Understanding GPU Virtual Addressing and Sparse Images/Buffers

Since the days of DirectX 11, and possibly even earlier, it's been possible to allocate memory on a GPU without actually using physical memory right away. But what does this mean?

Imagine you can create a buffer with a size of 64GB, even if your GPU only has 4GB of actual VRAM. How is this possible?

This works similarly to how virtual addresses work on a CPU. When you ask the operating system for memory, it doesn't immediately use real physical memory (RAM). Instead, it gives you a virtual address. The actual physical memory is only used when you start using that memory.

When you create a sparse buffer on a GPU, it only allocates a mapping table that looks something like this:

Page 0 = Address0
Page 1 = Address1
...

If you try to read this memory before it is backed by real memory, it will return zero because the memory doesn't actually exist yet.

Next, you allocate real, physical memory. This memory is usually aligned in pages (typically 64KB on modern GPUs). For example, let's say we allocate 2 pages, which equals 128KB. Then, we can bind these pages to the virtual address.

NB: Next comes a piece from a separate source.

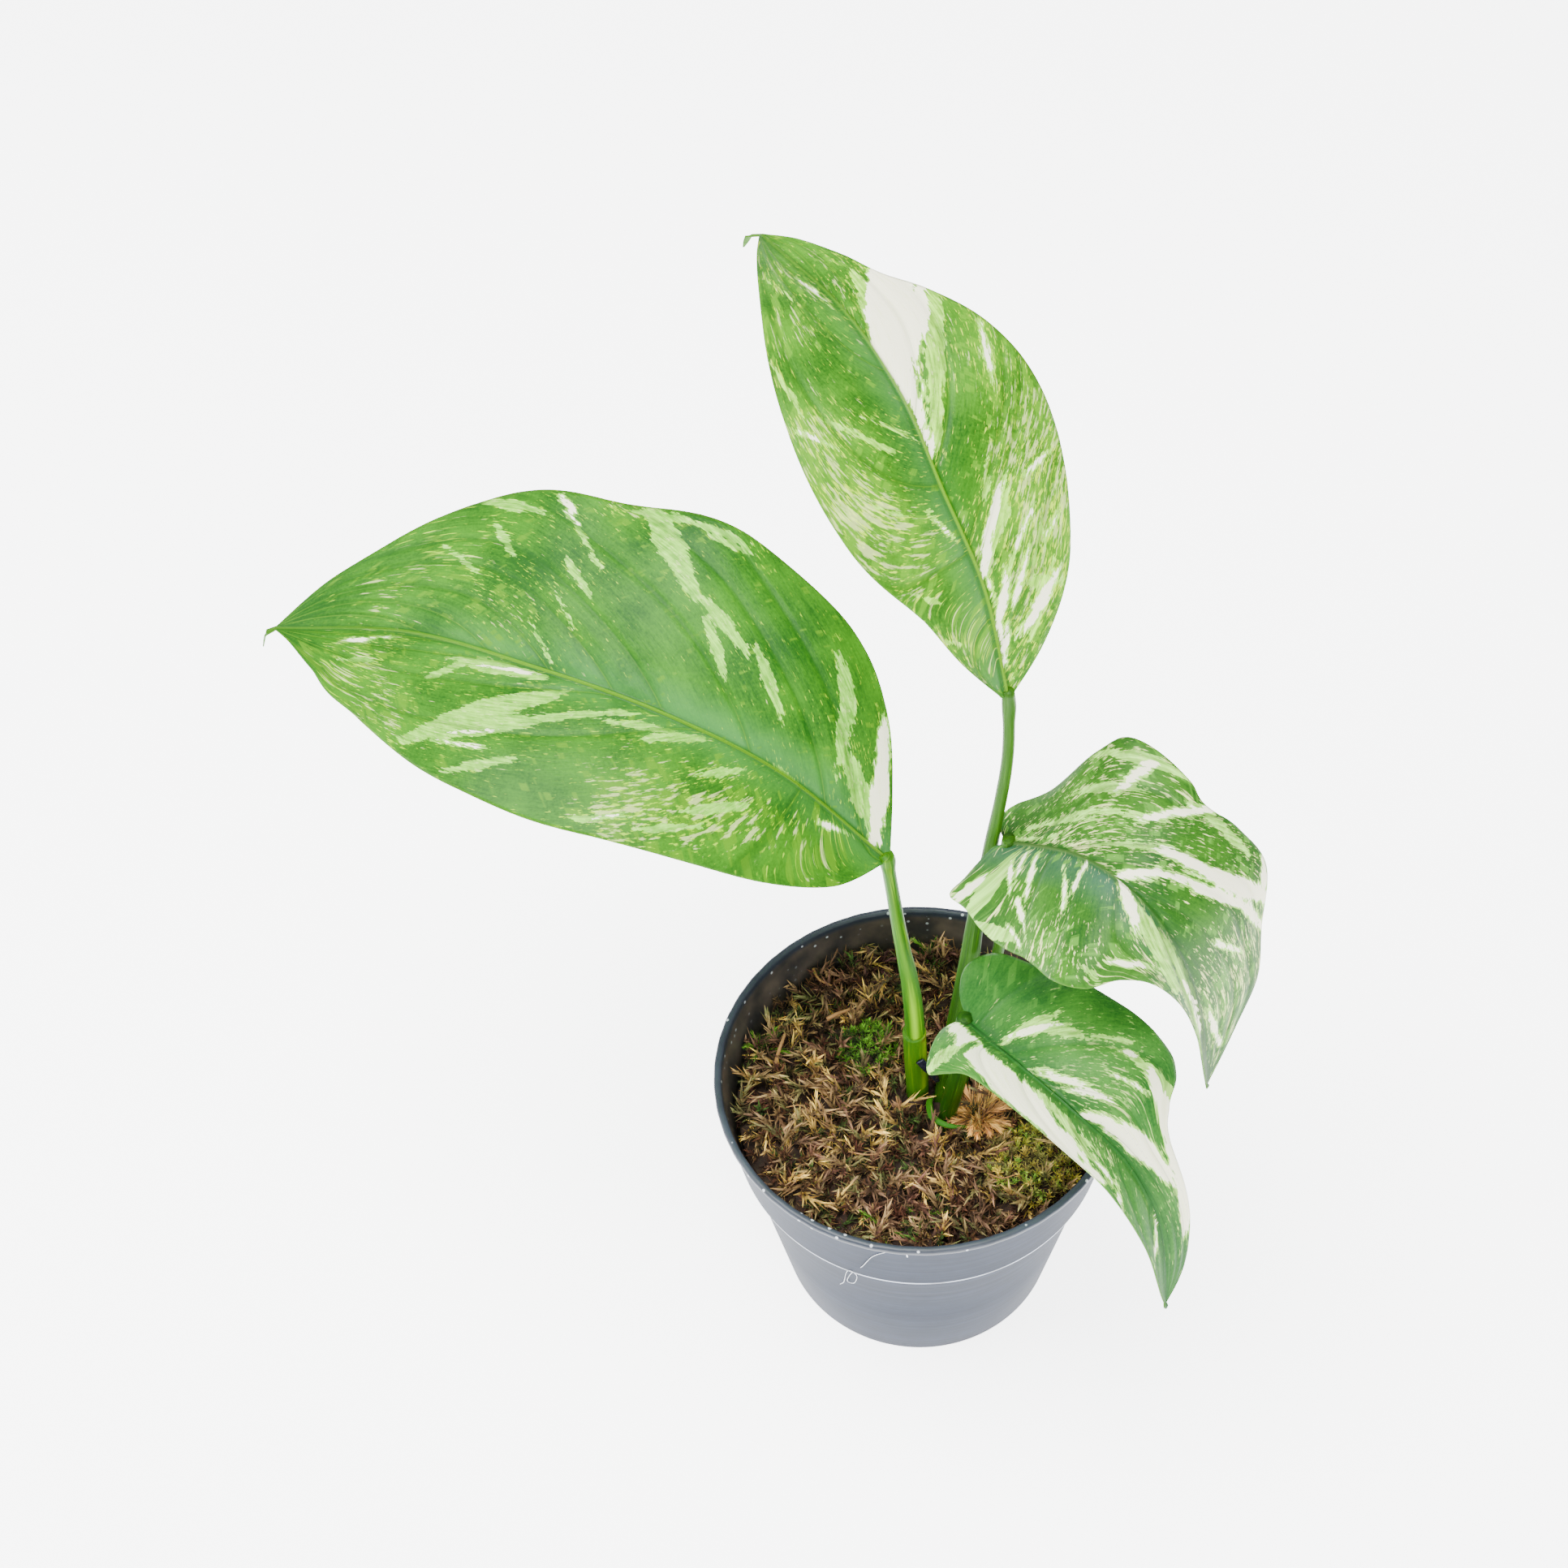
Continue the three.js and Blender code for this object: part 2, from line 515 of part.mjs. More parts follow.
function cushionBody({ centre, size, top, shoots, seed }) {
  const foot = CUSHION_FLOOR + GAP;
  const profile = [[0, foot], [0.97, foot], [1, top - 6], [0.93, top - 3], [0.66, top - 1], [0, top]];
  const dome = turned(profile, 16);
  const random = seeded(seed);
  const body = [solidOf(dome.scale(size[0], size[1], 1).translate(centre[0], centre[1], 0))];
  for (let k = 0; k < shoots; k++) {
    const spread = 0.86 * Math.sqrt((k + 0.5) / shoots);
    const turn = k * GOLDEN_ANGLE;
    const x = centre[0] + size[0] * spread * Math.cos(turn);
    const y = centre[1] + size[1] * spread * Math.sin(turn);
    const root = new THREE.Vector3(x, y, top - 1.2 - 3 * spread ** 2);
    const lean = 0.1 + 0.3 * random();
    body.push(tuft(root, turn + random(), lean, 3.8 + 1.6 * random(), 1.1).solid);
  }
  return wasm.Manifold.union(body);
}

function cushionPocket({ centre, size }) {
  const pocket = upright(1, CUSHION_FLOOR, POT.height, 16);
  return solidOf(pocket.scale(size[0] + 0.6, size[1] + 0.6, 1).translate(centre[0], centre[1], 0));
}

// Growing medium: fills the pot from its floor to the moss
function growingMedium() {
  const bottom = POT.floor + GAP;
  return solidOf(turned([
    [0, bottom], [INSIDE.foot - 1.3, bottom], [INSIDE.foot - 0.5, bottom + 0.7],
    [INSIDE.throat - 0.5, LEDGE - 0.9], [INSIDE.ledge - 0.6, MEDIUM_TOP], [0, MEDIUM_TOP],
  ], AROUND_POT));
}

// Cataphyll: the strap of an old sheath, tapering to a point along the moss.
// Tie: a short flat strip between the left stem and the middle petiole.
const STRAPS = {
  cataphyll: {
    route: [[3.6, -3.0, 81.5], [3.2, -6.2, 82.2], [4.2, -10.6, 82.2], [7.3, -13, 82], [11.1, -13.8, 81.2],
      [15, -12.6, 79.6]],
    width: [3, 3.2, 3, 2.6, 1.8, 0.8], thickness: 0.8, facing: [0, -0.55, 0.85],
  },
  tie: {
    route: [[0.3, -2.1, 100], [2.2, -2.1, 96.6], [4.3, -1.8, 92.4], [5.5, -1.4, 88.4]],
    width: [2.5, 2.6, 2.2, 1.6], thickness: 0.7, facing: [0.1, -0.9, 0.4],
  },
};

function strap({ route, width, thickness, facing }, extra = 0) {
  return solidOf(sweep(route, 7, 8, facing, (u, angle) => {
    const half = eased(width, u) / 2 + extra;
    const [c, s] = [Math.cos(angle), Math.sin(angle)];
    return [(thickness / 2 + extra) * Math.sign(c) * Math.min(1, 1.3 * Math.abs(c)), half * s];
  }, extra));
}

// Everything is set in its place, and what passes through the filling stands in plain holes
const stem = stemWithRoots(0);
const stemRoom = stemWithRoots(HOLE_CLEARANCE);
const blades = {};
const petioles = {};
for (const [name, leaf] of Object.entries(LEAVES)) {
  const body = blade(leaf);
  blades[name] = name === 'left' ? body.subtract(slit(leaf)) : body;
  const cut = petiole(PETIOLES[name]).subtract(blade(leaf, GAP)).subtract(stemRoom);
  petioles[name] = biggestBody(cut);
}
const cataphyll = strap(STRAPS.cataphyll);
const tie = strap(STRAPS.tie);
const holes = wasm.Manifold.union([
  stemRoom,
  ...Object.values(PETIOLES).map((shape) => petiole(shape, HOLE_CLEARANCE)),
  strap(STRAPS.cataphyll, HOLE_CLEARANCE),
]);
const pockets = Object.values(CUSHIONS).map(cushionPocket);
const moss = biggestBody(mossBed().subtract(wasm.Manifold.union([holes, ...pockets])));
const medium = biggestBody(growingMedium().subtract(holes));

const plant = new THREE.Group();

function add(name, solid, color, roughness) {
  const material = new THREE.MeshStandardMaterial({ color, roughness, metalness: 0 });
  const mesh = new THREE.Mesh(geometryOf(solid), material);
  mesh.name = name;
  plant.add(mesh);
}

add('pot', pot(), '#5b606c', 0.55);
add('growing_medium', medium, '#33241b', 0.95);
add('moss_bed', moss, '#7d5a38', 0.95);
for (const [side, cushion] of Object.entries(CUSHIONS)) {
  add(`moss_cushion_${side}`, cushionBody(cushion), side === 'left' ? '#4c6b1f' : '#8a8c3c', 0.9);
}
add('stem', stem, '#4f8a14', 0.5);
for (const [name, body] of Object.entries(petioles)) add(`petiole_${name}`, body, '#67a02c', 0.5);
for (const [name, body] of Object.entries(blades)) add(`leaf_${name}`, body, '#4d8b3a', 0.45);
add('cataphyll', cataphyll, '#8fbf62', 0.6);
add('tie_strip', tie, '#3a3f5c', 0.4);

export default plant;
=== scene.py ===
import json
import math

import bpy
import numpy as np
from mathutils import Matrix, Vector

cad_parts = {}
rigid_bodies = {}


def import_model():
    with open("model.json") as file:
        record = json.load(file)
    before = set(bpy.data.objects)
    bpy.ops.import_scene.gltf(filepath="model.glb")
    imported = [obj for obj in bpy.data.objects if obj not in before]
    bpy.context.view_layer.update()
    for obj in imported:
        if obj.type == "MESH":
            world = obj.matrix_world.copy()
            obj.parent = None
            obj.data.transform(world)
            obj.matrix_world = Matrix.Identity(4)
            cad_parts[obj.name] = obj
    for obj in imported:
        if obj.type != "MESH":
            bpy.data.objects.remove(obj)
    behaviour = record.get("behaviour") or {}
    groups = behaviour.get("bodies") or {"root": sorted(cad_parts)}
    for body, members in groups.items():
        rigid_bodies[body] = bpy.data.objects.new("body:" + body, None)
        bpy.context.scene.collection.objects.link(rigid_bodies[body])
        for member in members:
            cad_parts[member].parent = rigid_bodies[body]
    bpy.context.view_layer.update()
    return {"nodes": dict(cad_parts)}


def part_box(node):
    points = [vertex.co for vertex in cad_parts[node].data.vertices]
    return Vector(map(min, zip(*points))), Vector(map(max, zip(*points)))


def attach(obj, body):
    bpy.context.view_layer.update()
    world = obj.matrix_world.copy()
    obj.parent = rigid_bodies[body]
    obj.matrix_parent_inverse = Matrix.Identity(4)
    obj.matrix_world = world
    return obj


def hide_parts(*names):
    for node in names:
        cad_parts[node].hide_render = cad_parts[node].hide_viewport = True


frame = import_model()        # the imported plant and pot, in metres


# Camera. A hand-held shot from above and in front of the pot, as far as an arm's length and a half.
# Heading, pitch and roll in degrees, the place in millimetres, and the lens for a 36 mm wide sensor.
MM = 0.001
VIEW = {"place": (0, -341.2, 615.5), "heading": 5.708, "pitch": 49.097, "roll": -3.707, "lens": 48.447}

camera = bpy.data.objects.new("camera", bpy.data.cameras.new("camera"))
bpy.context.scene.collection.objects.link(camera)
bpy.context.scene.camera = camera
camera.data.sensor_width = 36
camera.data.lens = VIEW["lens"]
stance = Matrix.Translation(Vector(VIEW["place"]) * MM)
for degrees, axis in ((VIEW["heading"], "Z"), (90 - VIEW["pitch"], "X"), (VIEW["roll"], "Z")):
    stance = stance @ Matrix.Rotation(math.radians(degrees), 4, axis)
camera.matrix_world = stance


# Studio. The pot stands on a white light table, which leaves it no shadow, under a broad soft light
# overhead and two weaker ones at the front and on the left.
def colour(code):
    """An sRGB hex colour as the linear RGBA that Blender mixes."""
    parts = [int(code[i:i + 2], 16) / 255 for i in (1, 3, 5)]
    return [p / 12.92 if p <= 0.04045 else ((p + 0.055) / 1.055) ** 2.4 for p in parts] + [1.0]


def plug(tree, node, inputs):
    """Sets a node's inputs. Each takes a plain value or the output of another node."""
    for key, value in inputs.items():
        if isinstance(value, bpy.types.NodeSocket):
            tree.links.new(value, node.inputs[key])
        else:
            node.inputs[key].default_value = value


def add(tree, kind, inputs=None, out=0, **settings):
    """Adds a node with its settings and links, and gives one of its outputs."""
    made = tree.nodes.new(kind if "Node" in kind else "ShaderNode" + kind)
    for name, value in settings.items():
        setattr(made, name, value)
    plug(tree, made, inputs or {})
    return made.outputs[out] if made.outputs else None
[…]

You can tell the GPU: "Bind my BufferAddress + 1GB (16384 pages) to the start of my allocated data." The mapping table then updates like this:

Page 16383 = NULL [previous value]
Page 16384 = AllocatedData + 0
Page 16385 = AllocatedData + 65536 Bytes
Page 16386 = NULL [previous value]

After binding the real memory to the virtual address, you can read or write to it in your shaders, compute passes, etc. Essentially, your 64GB buffer only takes up the size of the mapping table plus the 128KB of allocated real memory.